I was shown on television in March 2017 which kickstarted so much for me because when you are on Tv people see you and call you up.

The response was good but in the future I would love to have bigger companies get in touch with me and to help them however I could. I want to be doing the same kind of things but on a much bigger scale.

I’ve also been trying to seek some funds to help set up a fabric workshop for women, especially immigrants from the Middle East who often have a culture of fabric working and sewing. It would be a kind of co-operative or social meeting place where people can learn how to work fabric and redesign used clothing, with the eventual goal to be able to make a living from it for everyone.

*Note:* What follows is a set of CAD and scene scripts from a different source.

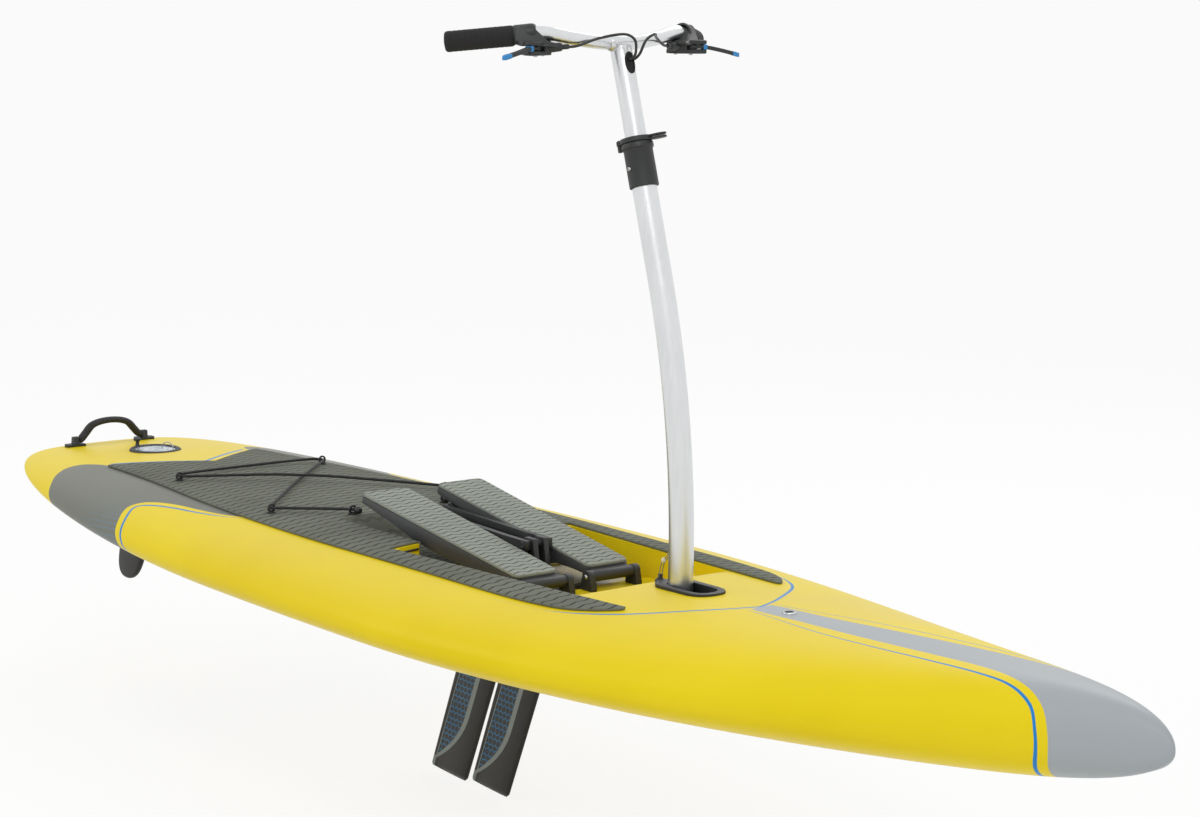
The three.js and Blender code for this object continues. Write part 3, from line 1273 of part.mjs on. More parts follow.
// The cord's places on the port half, from the ball hook to the middle of the cross run at the back.
function bungeeHalf(side, crossLift) {
  const at = (x, y, lift = 0) => [x, side * y, padTop(x, y) + EYE_LIFT + lift];
  const crossX = (AFT_EYE_X * MID_EYE_Y + MID_EYE_X * AFT_EYE_Y) / (AFT_EYE_Y + MID_EYE_Y);
  return [
    at(END_EYE_X + 8, END_EYE_Y - 4), at(END_EYE_X, END_EYE_Y), at(END_EYE_X - 10, END_EYE_Y + 6),
    at(MID_EYE_X + 16, MID_EYE_Y - 10), at(MID_EYE_X + 6, MID_EYE_Y - 2), at(MID_EYE_X, MID_EYE_Y),
    at(MID_EYE_X - 6, MID_EYE_Y - 2), at(MID_EYE_X - 16, MID_EYE_Y - 11),
    at(crossX + 40, 40, crossLift), at(crossX, 0, crossLift), at(crossX - 40, -40, crossLift),
    at(AFT_EYE_X + 14, -AFT_EYE_Y + 7), at(AFT_EYE_X + 5, -AFT_EYE_Y + 1), at(AFT_EYE_X, -AFT_EYE_Y),
    at(AFT_EYE_X - 7, -AFT_EYE_Y + 2), at(AFT_EYE_X - 12, -AFT_EYE_Y + 10),
    at(AFT_EYE_X - 13, -AFT_EYE_Y + 24),
  ];
}

function bungee() {
  const points = [...bungeeHalf(1, CROSS_LIFT), ...bungeeHalf(-1, -CROSS_LIFT).reverse()];
  const curve = smoothCurve(points);
  // Steps follow the points, so that the short bends at the eyes get as many as the long runs.
  curve.getPointAt = (share, target) => curve.getPoint(share, target);
  curve.getTangentAt = (share, target) => curve.getTangent(share, target);
  const balls = [points[0], points[points.length - 1]].map(([x, y, z]) => {
    const ball = new THREE.SphereGeometry(BALL_RADIUS, 10, 7);
    ball.translate(x + 6, y, z);
    return solid(ball);
  });
  return join(tube(curve, BUNGEE_RADIUS, points.length - 1, 8), ...balls);
}

EYES.forEach(([x, y], index) => addPiece(`deck_eye_${index + 1}`, deckEye(x, y), BLACK_NYLON));
addPiece('bungee', bungee(), BLACK_RUBBER);

export default board;
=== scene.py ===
import math

import bmesh
import bpy
import numpy as np
from mathutils import Matrix, Vector


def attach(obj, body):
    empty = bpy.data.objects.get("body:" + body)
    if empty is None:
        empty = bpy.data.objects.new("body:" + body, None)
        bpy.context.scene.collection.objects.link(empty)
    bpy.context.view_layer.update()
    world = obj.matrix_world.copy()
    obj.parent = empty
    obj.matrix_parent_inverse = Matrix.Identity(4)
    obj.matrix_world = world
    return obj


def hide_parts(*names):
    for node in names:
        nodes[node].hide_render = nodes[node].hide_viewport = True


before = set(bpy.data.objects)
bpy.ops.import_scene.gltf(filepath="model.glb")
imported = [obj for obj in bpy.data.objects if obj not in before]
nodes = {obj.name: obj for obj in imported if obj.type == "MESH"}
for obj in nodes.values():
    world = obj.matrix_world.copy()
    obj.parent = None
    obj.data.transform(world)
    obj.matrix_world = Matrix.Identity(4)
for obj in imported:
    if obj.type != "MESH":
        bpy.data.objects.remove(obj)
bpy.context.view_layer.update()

scene = bpy.context.scene
MM = 0.001
UP = Vector((0, 0, 1))

# ---------------------------------------------------------------- camera, floor and light

CAMERA_PLACE = Vector((3.852, -3.333, 1.297))
CAMERA_AZIMUTH = 0.684  # radians, from the bow towards starboard
CAMERA_DROP = 0.159
CAMERA_ROLL = 0.019
FOCAL_LENGTH = 87.83


def set_camera():
    data = bpy.data.cameras.new("camera")
    data.sensor_width = 36
    data.lens = FOCAL_LENGTH
    data.clip_end = 500
    camera = bpy.data.objects.new("camera", data)
    scene.collection.objects.link(camera)
    flat = math.cos(CAMERA_DROP)
    ahead = Vector((-math.cos(CAMERA_AZIMUTH) * flat, math.sin(CAMERA_AZIMUTH) * flat,
                    -math.sin(CAMERA_DROP)))
    right = ahead.cross(UP).normalized()
    over = right.cross(ahead)
    rolled_right = math.cos(CAMERA_ROLL) * right + math.sin(CAMERA_ROLL) * over
    rolled_over = math.cos(CAMERA_ROLL) * over - math.sin(CAMERA_ROLL) * right
    turn = Matrix((rolled_right, rolled_over, -ahead)).transposed().to_4x4()
    camera.matrix_world = Matrix.Translation(CAMERA_PLACE) @ turn
    scene.camera = camera


def linear(colour):
    """An sRGB hex colour as the linear RGBA that a socket takes."""
    def channel(pair):
        value = int(pair, 16) / 255
        return value / 12.92 if value <= 0.04045 else ((value + 0.055) / 1.055) ** 2.4
    return (channel(colour[1:3]), channel(colour[3:5]), channel(colour[5:7]), 1)


def add(tree, kind, inputs=None, **settings):
    """A new node: settings are its properties, inputs are values or the sockets that feed it."""
    made = tree.nodes.new(kind)
    for name, value in settings.items():
        setattr(made, name, value)
    for key, value in (inputs or {}).items():
        if isinstance(value, bpy.types.NodeSocket):
            tree.links.new(value, made.inputs[key])
        else:
            made.inputs[key].default_value = value
    return made


def seen_rays(tree, path):
    """1 for the rays that look at the backdrop: straight, through glass or mirrored in a glossy surface."""
    rays = [path.outputs[name] for name in ("Is Camera Ray", "Is Transmission Ray", "Is Glossy Ray")]
    direct = add(tree, "ShaderNodeMath", {0: rays[0], 1: rays[1]}, operation="MAXIMUM")
    return add(tree, "ShaderNodeMath", {0: direct.outputs[0], 1: rays[2]}, operation="MAXIMUM").outputs[0]


def set_world():
    world = bpy.data.worlds.new("studio")
    scene.world = world
    world.use_nodes = True
    tree = world.node_tree
    tree.nodes.clear()
    path = add(tree, "ShaderNodeLightPath")
    seen = seen_rays(tree, path)
    # the soft light is a little stronger from above, as under a large soft box
    where = add(tree, "ShaderNodeTexCoord")
    height = add(tree, "ShaderNodeSeparateXYZ", {0: where.outputs["Generated"]})
    ramp = add(tree, "ShaderNodeMapRange", {0: height.outputs["Z"], 1: -0.2, 2: 0.9, 3: 0.52, 4: 0.80})
    soft = add(tree, "ShaderNodeBackground", {0: linear("#ffffff"), 1: ramp.outputs[0]})
    white = add(tree, "ShaderNodeBackground", {0: linear("#ffffff"), 1: 1.0})
    both = add(tree, "ShaderNodeMixShader", {0: seen, 1: soft.outputs[0], 2: white.outputs[0]})
    add(tree, "ShaderNodeOutputWorld", {0: both.outputs[0]})


FLOOR_Z = -0.353


def set_floor():
    material = bpy.data.materials.new("painted_studio_floor")
    material.use_nodes = True
    shader = material.node_tree.nodes["Principled BSDF"]
    shader.inputs["Base Color"].default_value = linear("#f7f7f6")
    shader.inputs["Roughness"].default_value = 0.9
    shader.inputs["Specular IOR Level"].default_value = 0.1
    # seen by the camera, in glass or in metal, the floor is nearly white and keeps a light shadow
    tree = material.node_tree
    path = add(tree, "ShaderNodeLightPath")
    share = add(tree, "ShaderNodeMath", {0: seen_rays(tree, path), 1: 0.86}, operation="MULTIPLY")
    glow = add(tree, "ShaderNodeEmission", {0: linear("#ffffff"), 1: 1.0})
    both = add(tree, "ShaderNodeMixShader", {0: share.outputs[0], 1: shader.outputs[0], 2: glow.outputs[0]})
    tree.links.new(both.outputs[0], tree.nodes["Material Output"].inputs[0])
    bm = bmesh.new()
    bmesh.ops.create_grid(bm, x_segments=2, y_segments=2, size=150)
    bmesh.ops.translate(bm, verts=bm.verts, vec=(0, 0, FLOOR_Z))
    mesh = bpy.data.meshes.new("floor")
    bm.to_mesh(mesh)
    bm.free()
    floor = bpy.data.objects.new("floor", mesh)
    scene.collection.objects.link(floor)
    mesh.materials.append(material)


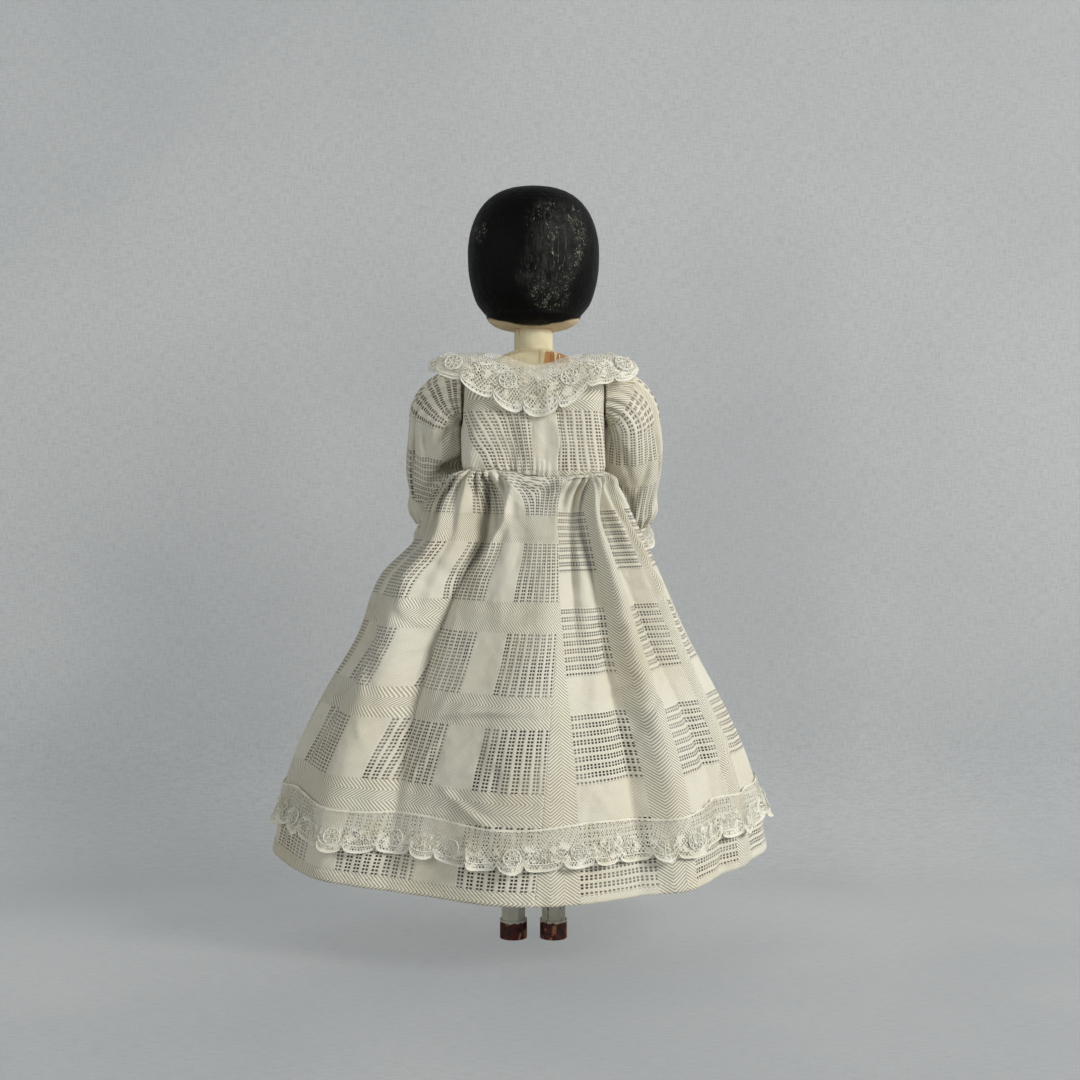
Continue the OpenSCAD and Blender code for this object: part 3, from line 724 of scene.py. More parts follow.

I’m trying to get the company bigger than it is now. I can do all the sewing and designing and fashion but if I want to set up a social project (like this one previously mentioned) I need someone with experience in social work and people. I can do it for a while but it’s not my drive.

I also don’t have time to work on these projects – working only 30 hours a week. This is shared between working in the studio, making private designs for clients and working in a school north of Viborg teaching how to re-design fabrics. Time is the currency I need!

If you had all the resources and power in the world, what would you do?

This is a broad question, so I will take one perspective. I would seek to change people’s mindsets – particularly regarding the environment and recycling.

For the last three years I have only bought re-used clothes and shoes. I would like to make everybody question “how can I re-use this? If I don’t want this, can I give this to somebody? How could I alter this?” so that they never throw something out.

There are some companies doing this but it’s very low key. It would be amazing in 10 years if the clothes shops here in Aarhus were all redesigning and upcycling – that would be my goal for the future. A more circular outlook on life rather than a factory production-line.

It would also be very social, with workshops on how to re-design and repair clothing becoming a commonplace, weekend activity that people would choose to do. These projects are already starting but I would love to see them flourishing and becoming normal.